Start of EXTRACTED ENTRIES

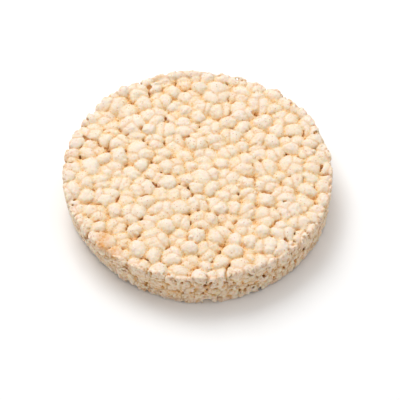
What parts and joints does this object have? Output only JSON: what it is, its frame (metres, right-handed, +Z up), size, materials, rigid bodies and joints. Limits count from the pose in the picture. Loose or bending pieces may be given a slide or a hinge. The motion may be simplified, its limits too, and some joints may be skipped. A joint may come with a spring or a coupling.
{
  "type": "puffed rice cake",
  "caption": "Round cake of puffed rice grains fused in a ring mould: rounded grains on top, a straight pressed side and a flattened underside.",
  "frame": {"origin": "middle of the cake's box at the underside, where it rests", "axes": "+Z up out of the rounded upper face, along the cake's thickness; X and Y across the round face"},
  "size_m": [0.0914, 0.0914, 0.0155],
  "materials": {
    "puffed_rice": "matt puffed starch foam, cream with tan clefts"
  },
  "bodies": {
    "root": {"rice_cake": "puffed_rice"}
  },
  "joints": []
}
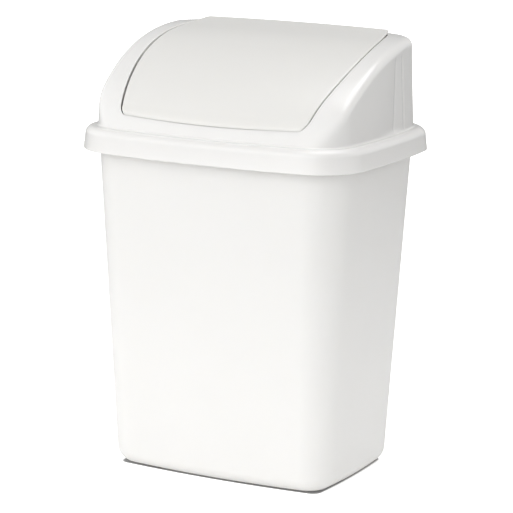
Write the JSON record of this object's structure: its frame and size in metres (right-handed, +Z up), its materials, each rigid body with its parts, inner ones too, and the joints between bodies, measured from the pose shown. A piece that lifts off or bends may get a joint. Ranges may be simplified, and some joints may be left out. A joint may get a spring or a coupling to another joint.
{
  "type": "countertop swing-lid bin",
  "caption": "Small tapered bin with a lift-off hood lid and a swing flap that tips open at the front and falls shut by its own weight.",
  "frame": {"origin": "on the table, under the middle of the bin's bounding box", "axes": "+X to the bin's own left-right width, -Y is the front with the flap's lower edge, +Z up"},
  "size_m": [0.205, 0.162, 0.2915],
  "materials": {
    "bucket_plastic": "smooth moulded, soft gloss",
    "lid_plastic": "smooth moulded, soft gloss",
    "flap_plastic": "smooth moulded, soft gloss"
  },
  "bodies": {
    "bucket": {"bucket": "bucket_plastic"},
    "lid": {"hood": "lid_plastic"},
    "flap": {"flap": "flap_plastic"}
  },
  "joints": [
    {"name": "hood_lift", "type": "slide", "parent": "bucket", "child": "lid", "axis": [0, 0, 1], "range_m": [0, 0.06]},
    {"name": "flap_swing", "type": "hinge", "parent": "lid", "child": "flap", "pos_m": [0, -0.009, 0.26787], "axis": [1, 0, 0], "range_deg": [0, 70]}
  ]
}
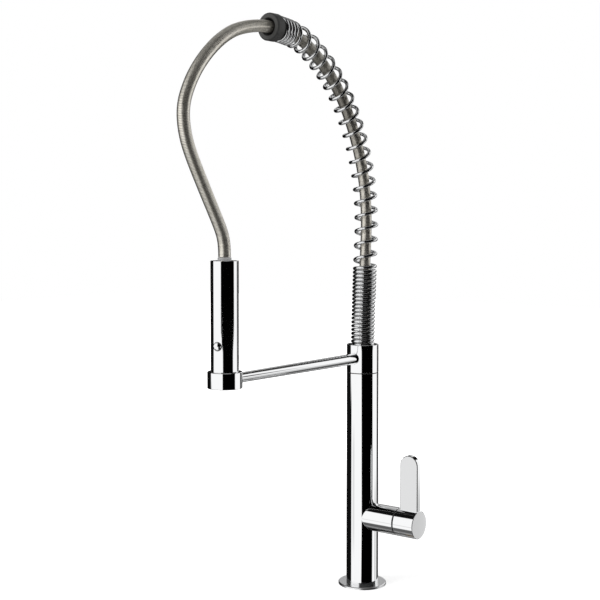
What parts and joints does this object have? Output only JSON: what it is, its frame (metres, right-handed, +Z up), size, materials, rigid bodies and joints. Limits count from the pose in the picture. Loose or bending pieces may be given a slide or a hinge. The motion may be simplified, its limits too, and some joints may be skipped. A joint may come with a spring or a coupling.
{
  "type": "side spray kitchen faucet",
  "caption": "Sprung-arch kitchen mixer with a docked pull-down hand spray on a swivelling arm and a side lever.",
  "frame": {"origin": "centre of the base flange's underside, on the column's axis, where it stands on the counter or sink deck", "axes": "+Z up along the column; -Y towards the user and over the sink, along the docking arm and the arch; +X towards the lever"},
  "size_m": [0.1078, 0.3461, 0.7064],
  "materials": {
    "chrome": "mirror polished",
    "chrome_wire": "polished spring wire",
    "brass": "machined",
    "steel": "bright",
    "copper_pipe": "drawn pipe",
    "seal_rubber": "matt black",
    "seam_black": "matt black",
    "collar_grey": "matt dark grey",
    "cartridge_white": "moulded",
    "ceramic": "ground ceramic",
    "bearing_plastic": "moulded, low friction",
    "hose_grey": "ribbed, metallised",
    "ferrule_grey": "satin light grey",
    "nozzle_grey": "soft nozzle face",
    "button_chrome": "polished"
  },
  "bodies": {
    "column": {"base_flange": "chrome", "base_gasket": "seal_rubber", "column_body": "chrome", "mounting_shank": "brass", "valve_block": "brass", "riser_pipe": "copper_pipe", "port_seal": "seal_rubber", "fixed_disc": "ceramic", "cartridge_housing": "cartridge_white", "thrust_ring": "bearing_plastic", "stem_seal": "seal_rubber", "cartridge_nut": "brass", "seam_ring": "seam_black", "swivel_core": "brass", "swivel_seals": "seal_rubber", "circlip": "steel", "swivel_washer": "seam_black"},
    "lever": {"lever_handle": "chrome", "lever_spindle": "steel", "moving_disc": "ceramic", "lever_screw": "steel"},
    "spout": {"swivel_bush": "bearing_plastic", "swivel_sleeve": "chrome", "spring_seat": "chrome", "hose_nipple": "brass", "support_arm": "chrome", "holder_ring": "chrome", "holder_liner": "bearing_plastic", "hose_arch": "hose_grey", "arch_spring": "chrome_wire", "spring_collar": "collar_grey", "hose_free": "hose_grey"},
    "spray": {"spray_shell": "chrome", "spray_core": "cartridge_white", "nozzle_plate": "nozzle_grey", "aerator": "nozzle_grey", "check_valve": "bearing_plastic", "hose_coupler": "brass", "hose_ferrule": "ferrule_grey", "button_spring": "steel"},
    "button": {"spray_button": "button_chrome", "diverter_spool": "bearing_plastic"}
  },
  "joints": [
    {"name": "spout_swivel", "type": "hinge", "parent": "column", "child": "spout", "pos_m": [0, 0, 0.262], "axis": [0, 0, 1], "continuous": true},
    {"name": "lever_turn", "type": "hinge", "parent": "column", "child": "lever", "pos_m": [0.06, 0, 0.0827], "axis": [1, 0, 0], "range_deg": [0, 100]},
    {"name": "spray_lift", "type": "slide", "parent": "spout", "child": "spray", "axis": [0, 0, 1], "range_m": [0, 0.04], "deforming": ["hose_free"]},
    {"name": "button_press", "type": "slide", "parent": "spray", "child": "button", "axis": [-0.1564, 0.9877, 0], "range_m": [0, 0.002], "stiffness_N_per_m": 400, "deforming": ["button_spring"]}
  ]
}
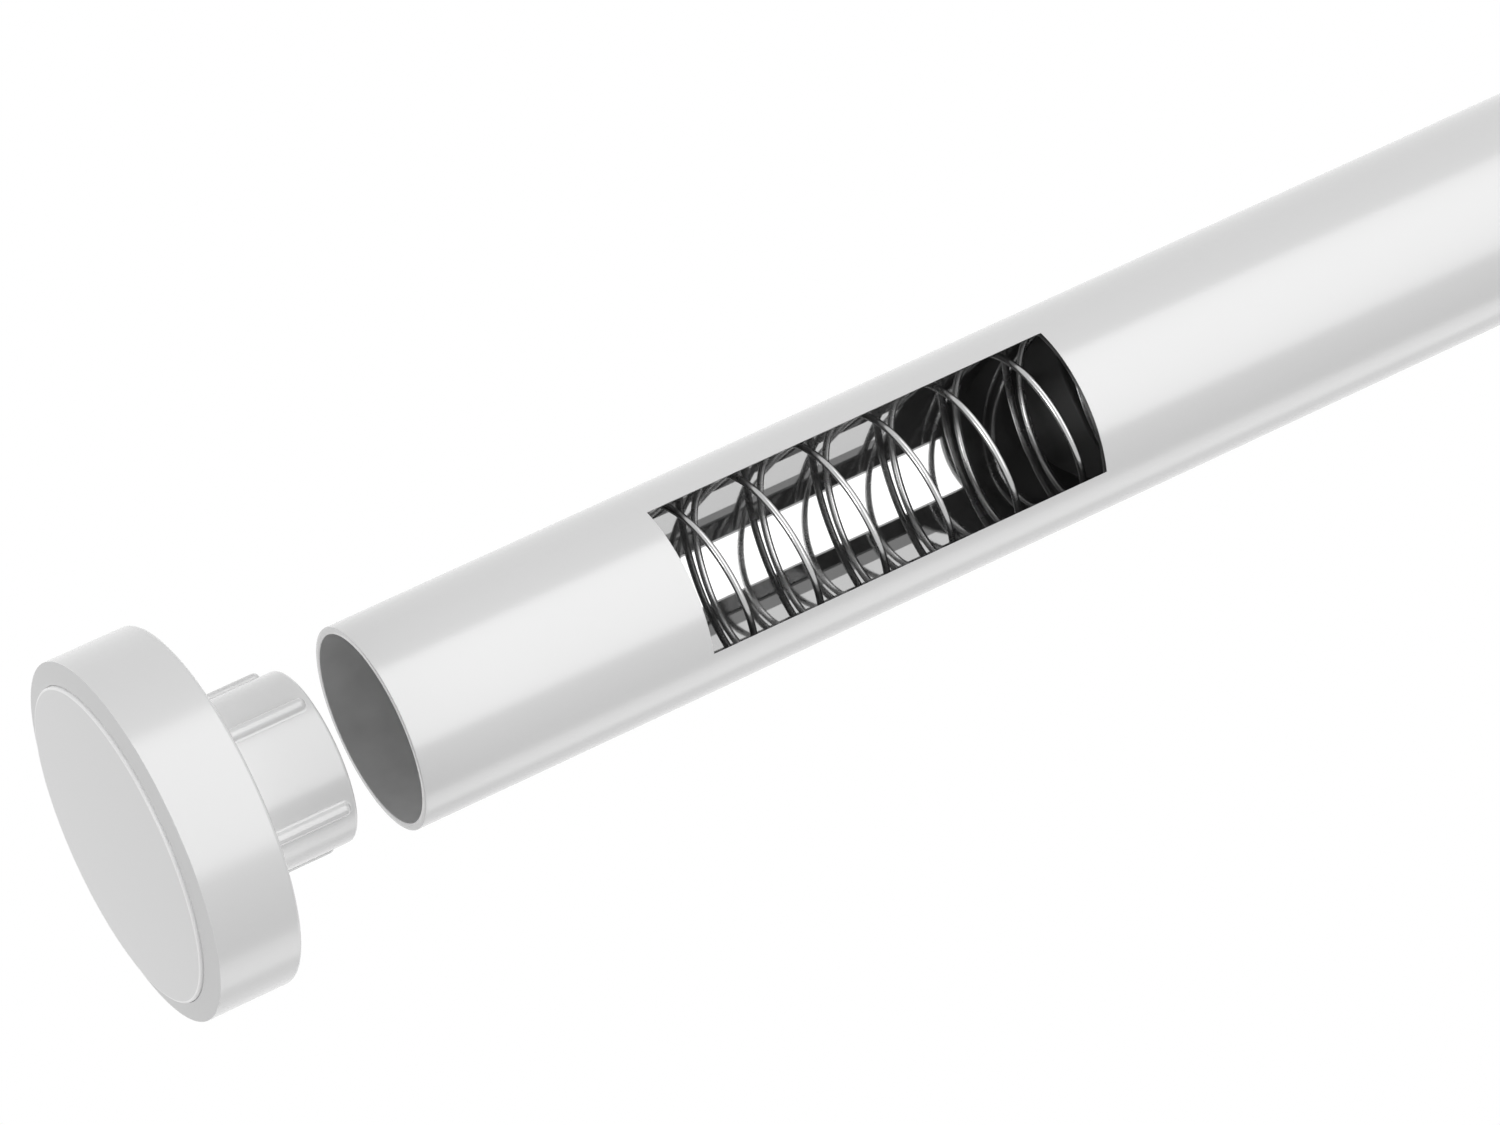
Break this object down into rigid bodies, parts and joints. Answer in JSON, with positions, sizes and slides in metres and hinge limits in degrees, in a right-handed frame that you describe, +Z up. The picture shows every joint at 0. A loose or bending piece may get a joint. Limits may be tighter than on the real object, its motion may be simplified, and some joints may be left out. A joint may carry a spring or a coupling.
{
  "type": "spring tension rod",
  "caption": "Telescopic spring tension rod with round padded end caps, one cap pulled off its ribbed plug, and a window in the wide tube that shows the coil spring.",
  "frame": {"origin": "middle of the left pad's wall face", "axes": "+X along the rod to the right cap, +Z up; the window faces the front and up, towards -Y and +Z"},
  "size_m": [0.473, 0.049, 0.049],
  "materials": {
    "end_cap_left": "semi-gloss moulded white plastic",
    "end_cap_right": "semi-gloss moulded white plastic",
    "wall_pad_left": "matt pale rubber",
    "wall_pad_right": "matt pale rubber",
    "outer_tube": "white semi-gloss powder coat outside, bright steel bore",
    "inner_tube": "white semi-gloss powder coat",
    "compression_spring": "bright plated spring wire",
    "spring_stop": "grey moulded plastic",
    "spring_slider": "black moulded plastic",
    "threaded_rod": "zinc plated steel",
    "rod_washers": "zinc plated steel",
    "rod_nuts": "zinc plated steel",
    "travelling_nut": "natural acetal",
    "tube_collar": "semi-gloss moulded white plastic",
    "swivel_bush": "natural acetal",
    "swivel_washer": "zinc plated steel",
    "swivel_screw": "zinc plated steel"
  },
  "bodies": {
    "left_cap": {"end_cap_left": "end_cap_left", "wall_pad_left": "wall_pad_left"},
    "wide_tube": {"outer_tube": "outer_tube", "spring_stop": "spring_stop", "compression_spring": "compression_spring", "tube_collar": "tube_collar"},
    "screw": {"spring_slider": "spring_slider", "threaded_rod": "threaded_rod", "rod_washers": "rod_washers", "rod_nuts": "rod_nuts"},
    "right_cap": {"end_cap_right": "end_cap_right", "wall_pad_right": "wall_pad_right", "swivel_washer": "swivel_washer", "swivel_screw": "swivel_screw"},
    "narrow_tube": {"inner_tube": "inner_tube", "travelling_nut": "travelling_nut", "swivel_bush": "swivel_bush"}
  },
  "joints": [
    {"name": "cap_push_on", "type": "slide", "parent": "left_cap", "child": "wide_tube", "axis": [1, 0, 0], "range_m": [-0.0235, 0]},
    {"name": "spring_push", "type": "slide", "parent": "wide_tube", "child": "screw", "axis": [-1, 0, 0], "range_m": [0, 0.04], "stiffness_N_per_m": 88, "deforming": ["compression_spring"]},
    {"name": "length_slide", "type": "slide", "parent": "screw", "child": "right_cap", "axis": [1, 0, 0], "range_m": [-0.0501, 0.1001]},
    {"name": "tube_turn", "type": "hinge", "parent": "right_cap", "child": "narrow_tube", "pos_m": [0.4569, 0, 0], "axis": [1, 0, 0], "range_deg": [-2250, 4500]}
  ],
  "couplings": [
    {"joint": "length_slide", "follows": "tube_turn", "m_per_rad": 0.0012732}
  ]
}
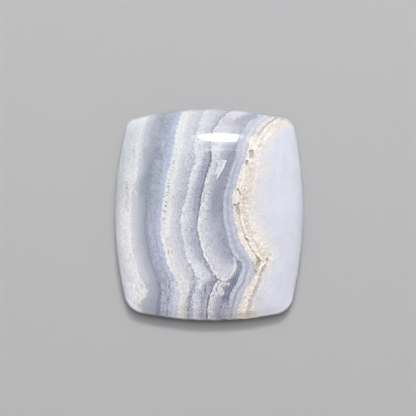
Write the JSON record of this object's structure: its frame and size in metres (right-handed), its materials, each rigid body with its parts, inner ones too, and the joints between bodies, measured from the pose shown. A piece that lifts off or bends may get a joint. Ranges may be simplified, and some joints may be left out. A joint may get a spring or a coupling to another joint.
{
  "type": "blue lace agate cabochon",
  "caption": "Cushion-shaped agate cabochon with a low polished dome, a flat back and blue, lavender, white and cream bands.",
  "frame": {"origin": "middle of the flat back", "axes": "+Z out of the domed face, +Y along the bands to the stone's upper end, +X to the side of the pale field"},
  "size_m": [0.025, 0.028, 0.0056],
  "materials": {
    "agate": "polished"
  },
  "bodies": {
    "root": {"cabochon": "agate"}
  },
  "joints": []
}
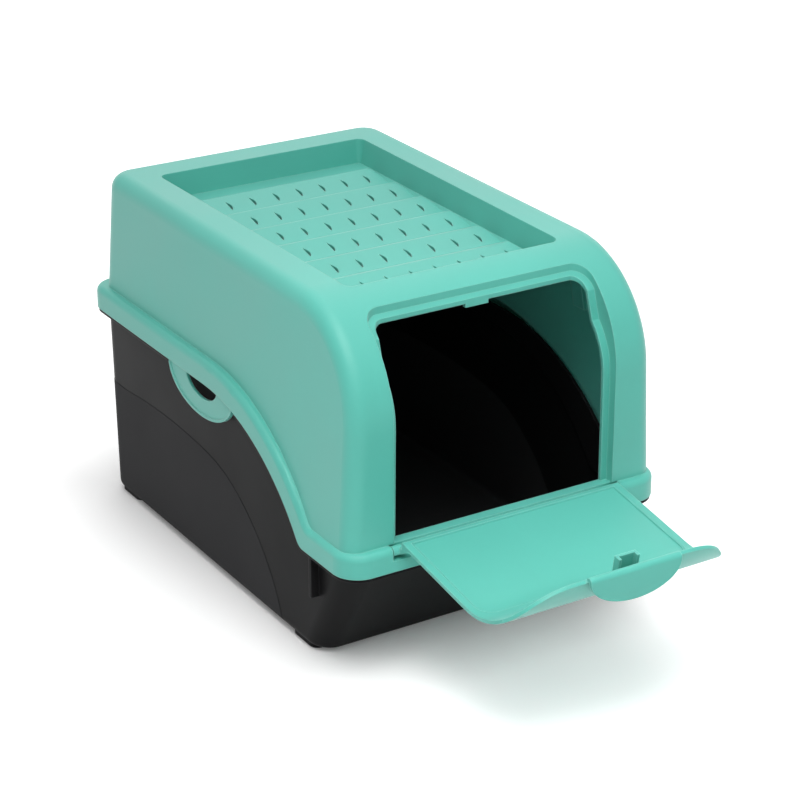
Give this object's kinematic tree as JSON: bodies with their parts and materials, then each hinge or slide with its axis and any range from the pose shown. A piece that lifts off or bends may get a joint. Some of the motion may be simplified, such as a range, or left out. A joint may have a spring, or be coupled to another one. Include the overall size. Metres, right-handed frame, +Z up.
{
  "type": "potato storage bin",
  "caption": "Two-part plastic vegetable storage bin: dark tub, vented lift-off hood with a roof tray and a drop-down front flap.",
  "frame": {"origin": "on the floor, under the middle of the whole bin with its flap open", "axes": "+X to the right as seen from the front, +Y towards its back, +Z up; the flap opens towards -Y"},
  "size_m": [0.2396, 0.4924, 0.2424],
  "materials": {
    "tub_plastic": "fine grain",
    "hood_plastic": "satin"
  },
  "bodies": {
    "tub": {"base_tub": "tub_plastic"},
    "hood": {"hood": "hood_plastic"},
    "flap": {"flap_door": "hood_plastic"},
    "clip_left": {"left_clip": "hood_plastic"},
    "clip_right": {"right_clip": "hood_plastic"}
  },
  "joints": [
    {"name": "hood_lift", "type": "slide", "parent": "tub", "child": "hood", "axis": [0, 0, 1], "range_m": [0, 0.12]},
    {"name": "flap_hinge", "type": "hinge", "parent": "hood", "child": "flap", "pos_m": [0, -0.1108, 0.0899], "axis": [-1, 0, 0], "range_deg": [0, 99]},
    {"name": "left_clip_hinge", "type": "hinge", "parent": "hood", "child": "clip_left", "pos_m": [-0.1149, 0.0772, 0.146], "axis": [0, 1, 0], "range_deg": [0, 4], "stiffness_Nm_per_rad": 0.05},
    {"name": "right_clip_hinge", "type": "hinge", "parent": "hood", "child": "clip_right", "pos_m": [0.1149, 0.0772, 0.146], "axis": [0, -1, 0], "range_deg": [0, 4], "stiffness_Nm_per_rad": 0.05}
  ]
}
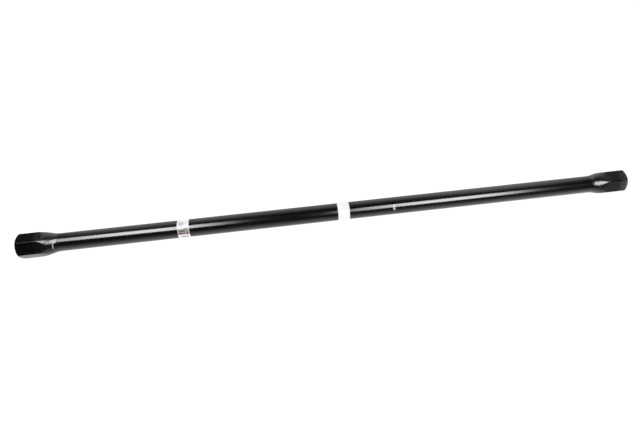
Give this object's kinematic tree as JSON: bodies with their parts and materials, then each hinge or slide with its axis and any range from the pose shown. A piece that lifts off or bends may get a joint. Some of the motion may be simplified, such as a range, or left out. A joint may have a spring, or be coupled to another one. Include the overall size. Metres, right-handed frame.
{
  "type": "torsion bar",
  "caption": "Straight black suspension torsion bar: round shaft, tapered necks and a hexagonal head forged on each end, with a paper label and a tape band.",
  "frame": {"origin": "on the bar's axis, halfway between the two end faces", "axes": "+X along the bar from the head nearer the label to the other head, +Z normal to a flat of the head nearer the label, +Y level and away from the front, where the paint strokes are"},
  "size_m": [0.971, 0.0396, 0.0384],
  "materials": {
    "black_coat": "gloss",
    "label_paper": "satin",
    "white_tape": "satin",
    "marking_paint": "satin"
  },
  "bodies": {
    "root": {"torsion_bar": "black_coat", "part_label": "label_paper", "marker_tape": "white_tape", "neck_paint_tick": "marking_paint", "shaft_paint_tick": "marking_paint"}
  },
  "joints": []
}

End of EXTRACTED ENTRIES

Copy every single line of the material above that holds "then".

Give this object's kinematic tree as JSON: bodies with their parts and materials, then each hinge or slide with its axis and any range from the pose shown. A piece that lifts off or bends may get a joint. Some of the motion may be simplified, such as a range, or left out. A joint may have a spring, or be coupled to another one. Include the overall size. Metres, right-handed frame, +Z up.
Give this object's kinematic tree as JSON: bodies with their parts and materials, then each hinge or slide with its axis and any range from the pose shown. A piece that lifts off or bends may get a joint. Some of the motion may be simplified, such as a range, or left out. A joint may have a spring, or be coupled to another one. Include the overall size. Metres, right-handed frame.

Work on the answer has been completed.